There are further, more informal dining options at Westgate Social on the lower floor. The “next-generation food court”, as Disney describes it, is a similar concept to Trinity Kitchen at Landsec’s Trinity Leeds in that it is a communal space where diners can choose from a variety of street-food vendors. Brands include Mexican restaurant Benito’s Hat, Shawa Lebanese Grill, Tommy’s Burger Joint and Ned’s Noodles.
Adding to the leisure component, Junkyard Golf Club - which will combine an edgy indoor golf course with five cocktail bars - will open later this month.
It has to have everyday appeal and to provide different things for different people at different times - Mark Disney, CBRE
“We were very careful not to be too focused on premium,” says Disney. “It has to have everyday appeal and to provide different things for different people at different times. The tenant mix at Westgate is incredibly difficult to deliver outside London.”
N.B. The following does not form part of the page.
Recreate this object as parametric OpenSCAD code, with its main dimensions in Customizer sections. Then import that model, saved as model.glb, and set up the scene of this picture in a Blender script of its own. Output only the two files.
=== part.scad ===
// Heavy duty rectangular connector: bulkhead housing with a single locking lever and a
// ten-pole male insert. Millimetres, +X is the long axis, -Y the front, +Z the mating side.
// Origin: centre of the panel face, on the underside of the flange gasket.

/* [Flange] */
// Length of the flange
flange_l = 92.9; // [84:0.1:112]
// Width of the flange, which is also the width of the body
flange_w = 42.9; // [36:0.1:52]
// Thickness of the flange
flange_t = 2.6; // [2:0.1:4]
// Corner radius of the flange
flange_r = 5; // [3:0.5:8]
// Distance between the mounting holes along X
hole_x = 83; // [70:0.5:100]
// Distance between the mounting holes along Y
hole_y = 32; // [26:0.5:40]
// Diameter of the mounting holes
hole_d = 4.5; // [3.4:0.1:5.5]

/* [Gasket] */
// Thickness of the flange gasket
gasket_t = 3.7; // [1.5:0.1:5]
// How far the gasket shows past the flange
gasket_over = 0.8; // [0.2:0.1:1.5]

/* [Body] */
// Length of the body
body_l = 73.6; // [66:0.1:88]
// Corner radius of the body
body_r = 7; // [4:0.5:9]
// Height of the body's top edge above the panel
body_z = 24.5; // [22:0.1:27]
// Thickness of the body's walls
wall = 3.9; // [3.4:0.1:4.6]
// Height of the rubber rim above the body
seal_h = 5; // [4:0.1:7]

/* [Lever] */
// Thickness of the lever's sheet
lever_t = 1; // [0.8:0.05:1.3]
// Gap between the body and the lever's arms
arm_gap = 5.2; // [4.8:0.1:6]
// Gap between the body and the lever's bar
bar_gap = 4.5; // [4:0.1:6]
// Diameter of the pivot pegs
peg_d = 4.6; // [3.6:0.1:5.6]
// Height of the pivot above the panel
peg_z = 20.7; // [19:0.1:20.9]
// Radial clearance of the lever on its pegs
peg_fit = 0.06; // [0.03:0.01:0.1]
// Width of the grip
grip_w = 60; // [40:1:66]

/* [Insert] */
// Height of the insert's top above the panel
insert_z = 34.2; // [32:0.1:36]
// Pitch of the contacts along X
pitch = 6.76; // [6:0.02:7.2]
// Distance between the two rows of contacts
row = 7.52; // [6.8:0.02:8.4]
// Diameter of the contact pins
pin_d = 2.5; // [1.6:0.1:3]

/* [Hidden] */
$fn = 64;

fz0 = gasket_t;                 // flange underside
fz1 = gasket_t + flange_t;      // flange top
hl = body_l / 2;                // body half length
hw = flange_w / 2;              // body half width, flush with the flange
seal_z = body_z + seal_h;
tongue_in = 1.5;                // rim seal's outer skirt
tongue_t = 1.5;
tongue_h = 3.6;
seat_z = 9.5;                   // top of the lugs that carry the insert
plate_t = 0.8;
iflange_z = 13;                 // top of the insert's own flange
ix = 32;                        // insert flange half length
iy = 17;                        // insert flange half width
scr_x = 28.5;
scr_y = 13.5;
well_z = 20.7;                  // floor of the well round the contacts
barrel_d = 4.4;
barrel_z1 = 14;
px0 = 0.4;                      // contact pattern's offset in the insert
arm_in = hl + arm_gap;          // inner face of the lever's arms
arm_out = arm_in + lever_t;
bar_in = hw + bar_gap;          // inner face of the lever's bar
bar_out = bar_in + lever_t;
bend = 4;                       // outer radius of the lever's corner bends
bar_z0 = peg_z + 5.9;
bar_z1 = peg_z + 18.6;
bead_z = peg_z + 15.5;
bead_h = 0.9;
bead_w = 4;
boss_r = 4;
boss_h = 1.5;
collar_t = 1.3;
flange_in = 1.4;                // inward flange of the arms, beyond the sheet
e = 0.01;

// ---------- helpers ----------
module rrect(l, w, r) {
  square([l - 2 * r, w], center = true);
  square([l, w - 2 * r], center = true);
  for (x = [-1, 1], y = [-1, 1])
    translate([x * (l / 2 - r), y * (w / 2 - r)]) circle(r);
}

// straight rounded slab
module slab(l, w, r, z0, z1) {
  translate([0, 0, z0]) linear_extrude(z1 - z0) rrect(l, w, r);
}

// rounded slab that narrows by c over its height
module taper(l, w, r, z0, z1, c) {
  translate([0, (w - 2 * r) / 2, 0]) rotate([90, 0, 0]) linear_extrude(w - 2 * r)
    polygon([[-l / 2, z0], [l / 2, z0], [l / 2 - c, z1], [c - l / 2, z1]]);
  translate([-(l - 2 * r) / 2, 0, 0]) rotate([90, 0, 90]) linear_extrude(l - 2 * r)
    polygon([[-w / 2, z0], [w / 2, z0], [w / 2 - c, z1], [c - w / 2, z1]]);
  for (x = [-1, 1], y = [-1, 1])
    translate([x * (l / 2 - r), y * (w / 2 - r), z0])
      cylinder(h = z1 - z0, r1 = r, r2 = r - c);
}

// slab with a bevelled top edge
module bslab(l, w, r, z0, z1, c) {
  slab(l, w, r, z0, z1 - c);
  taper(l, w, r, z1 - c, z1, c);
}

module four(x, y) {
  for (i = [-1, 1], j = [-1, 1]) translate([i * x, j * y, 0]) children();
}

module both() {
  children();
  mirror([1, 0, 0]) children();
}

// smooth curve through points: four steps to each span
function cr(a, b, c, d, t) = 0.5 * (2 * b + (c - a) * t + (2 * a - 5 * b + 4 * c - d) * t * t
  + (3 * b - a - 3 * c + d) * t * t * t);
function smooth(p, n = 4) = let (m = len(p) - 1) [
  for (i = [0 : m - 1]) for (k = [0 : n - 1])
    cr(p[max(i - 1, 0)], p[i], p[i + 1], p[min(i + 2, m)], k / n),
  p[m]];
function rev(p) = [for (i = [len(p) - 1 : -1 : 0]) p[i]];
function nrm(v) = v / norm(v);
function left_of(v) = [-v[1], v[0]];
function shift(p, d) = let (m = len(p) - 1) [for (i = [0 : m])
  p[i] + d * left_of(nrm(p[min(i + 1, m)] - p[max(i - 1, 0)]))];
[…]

Parsons adds: “Westgate does genuinely offer something for everyone. It will really add value to the city.”
Disney describes Landsec and The Crown Estate’s approach to leasing Westgate as “holistic” and “innovative”. Leases are six to seven years on average and are, according to Disney, similar to models that are common in international markets but rare in the UK. The aim is to allow flexibility over the tenant mix.
“That will lead to better customer experience through the retail mix, which leads to greater sales and converts into higher rents,” says Disney. “The centre will evolve rather than stagnate.”
He believes the opening of Westgate will cause a seismic shift in the perception of Oxford in the UK’s regional hierarchy and will be a catalyst for the improvement of the rest of the city’s retail offering.
For a city that has suffered from a less-than-adequate shopping experience for as long as anyone can remember, the arrival of Westgate looks set to be a game-changer.